Editor's Note: This was the first of many articles by Jacob, who can be found at @MLSAtheist on twitter. It's quite amazing, and I encourage you to read it. He's one of several wonderful writers that we are adding to the site in the coming weeks. Please give him a follow and good feedback, as you have for Drew, Matty, and me. This is all part of putting together newer, better site content.

Not long ago, I saw a piece on ESPN handicapping the MLS MVP race, featuring the one and only Alexi Lalas. Say what you will about Lalas, but what he said on this topic got my mind jogging. The season was still a couple weeks from being complete, but the Redhead tipped Marco Di Vaio over Mike Magee for the award, based mostly on his higher goal total. He explained that goals are the rarest and most important event in soccer, so the guy who scores the most (and in the most games, giving his team a better chance to win) is the best candidate for the award. But here at American Soccer Analysis, we know that just because a guy puts the final touch on a goal doesn’t necessarily make him the most valuable component of that play, let alone that season.

Anyway, Lalas had a point: goals are important. And whether you like it or not, goal scorers and creators are always going to be the award winners in this sport. But still, looking solely at goal totals seems far too simplistic when handicapping the race for MVP. So, as we are wont to do around here, I tried to delve a little deeper.

First of all, you can contribute to goals without being the one to actually kick it into the net. I’ll do the most obvious thing possible, and just add assists to the equation. Additionally, not every player gets to play the same amount. Especially in MLS, where some of the top players are constantly called away for international duty, some MVP candidates only play in two-thirds of his team’s games. But if the premise here is that the award is intended to go to the most prolific goal creator, we should really look at how many goals they create when they’re actually on the field.

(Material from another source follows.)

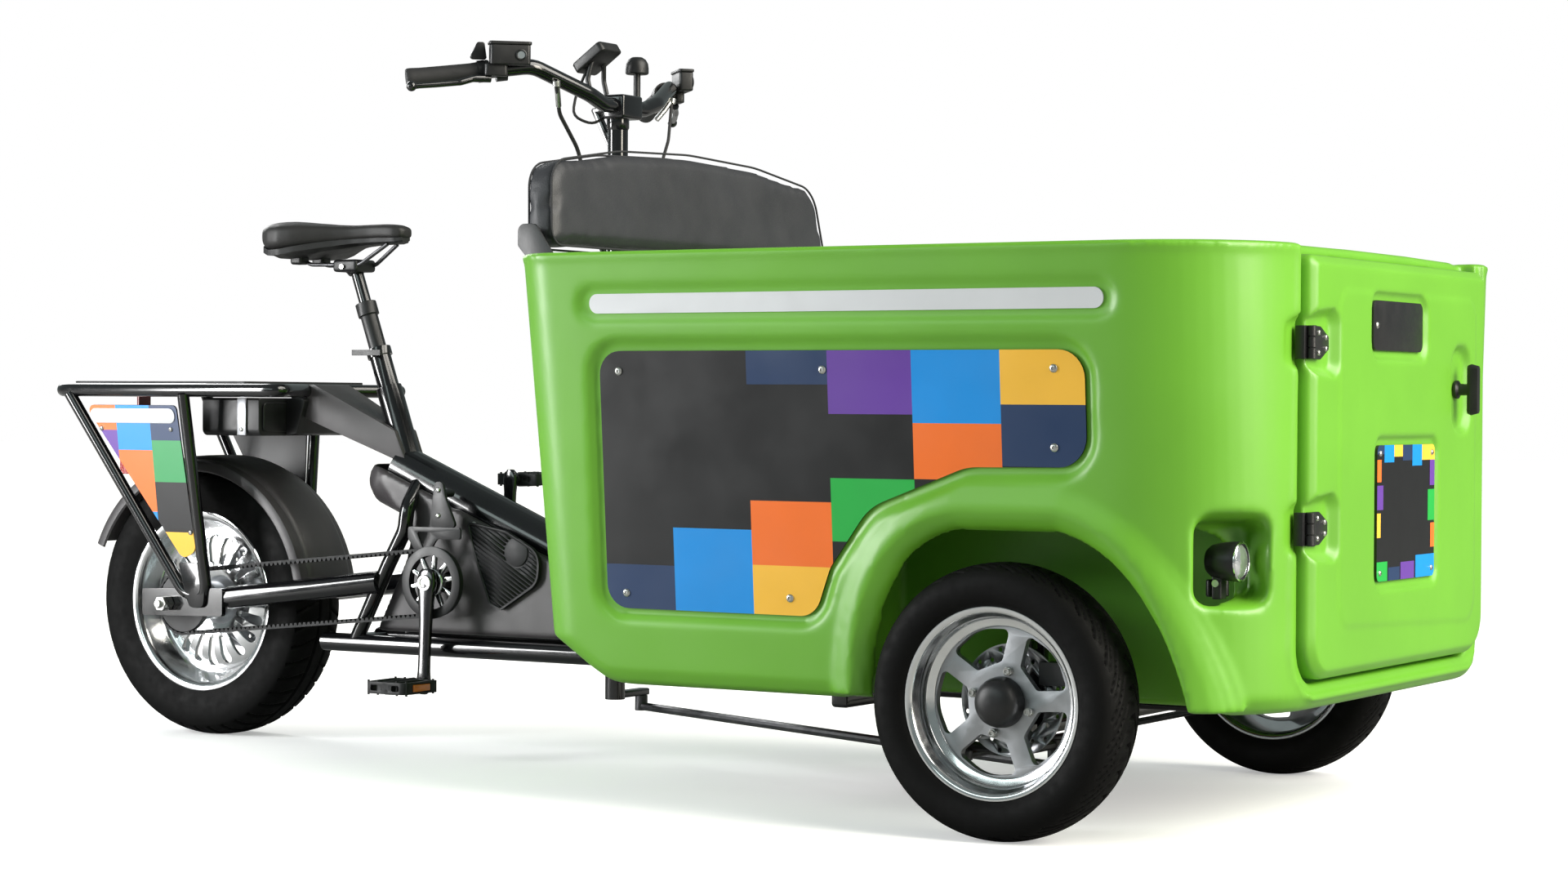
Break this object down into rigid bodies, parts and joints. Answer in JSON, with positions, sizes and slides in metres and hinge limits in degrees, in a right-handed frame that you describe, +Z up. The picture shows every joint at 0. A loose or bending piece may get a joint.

Here are the ten top MVP candidates (I know they probably aren’t all that deserving, but ten is a good round number and I’m a little OCD), and how many goals they’ve created, as well as their per 90 minute rate.

Player

Goals

Assists

G+A Per 90

M. Magee

21

4

.806

M. Di Vaio

20

2

.698

R. Keane

16

11

1.22

J. Morales

8

10

.710

Camilo

22

6

1.04

D. Valeri

10

13

.909

F. Higuain

11

9

.694

D. Fagundez

13

7

.742

T. Cahill

11

5

.642

G. Zusi

6

8

.535

It’s no surprise to see Keane and Camilo leading the way with over one per game, as they have the highest sum of goals and assists, and Keane did his work in fairly limited minutes. But again, goals and assists are a little too superficial for us here at ASA. After all, some goals are the fault of terrible defending, goalkeeping, or just some really fortunate bounces; instead it’s preferred to look at chance creation. If a player is consistently creating chances, it’s nearly inevitable that it should lead to more goals. Now rather than just the shots that actually end up in the net, we’ll run the numbers regarding shots, as well as passes that lead to shots (key passes) for the same players:

Player

Shots

Key Passes

Shots Created Per 90

M. Magee*

114

65

5.77

M. Di Vaio

89

25

3.62

R. Keane

54

53

4.86

J. Morales

33

94

5.01

Camilo

95

37

4.91

D. Valeri

55

59

4.51

F. Higuain

69

115

6.39

D. Fagundez

43

27

2.60

T. Cahill

47

19

2.65

G. Zusi

41

75

4.43

This time we’ve got a couple of different leaders, as Federico Higuain and Mike Magee take the lead thanks to their trigger-happy styles. Higuain’s incredible number of key passes, despite playing for a middling Crew team, should raise some eyebrows---the dude’s an absolutely fantastic attacker.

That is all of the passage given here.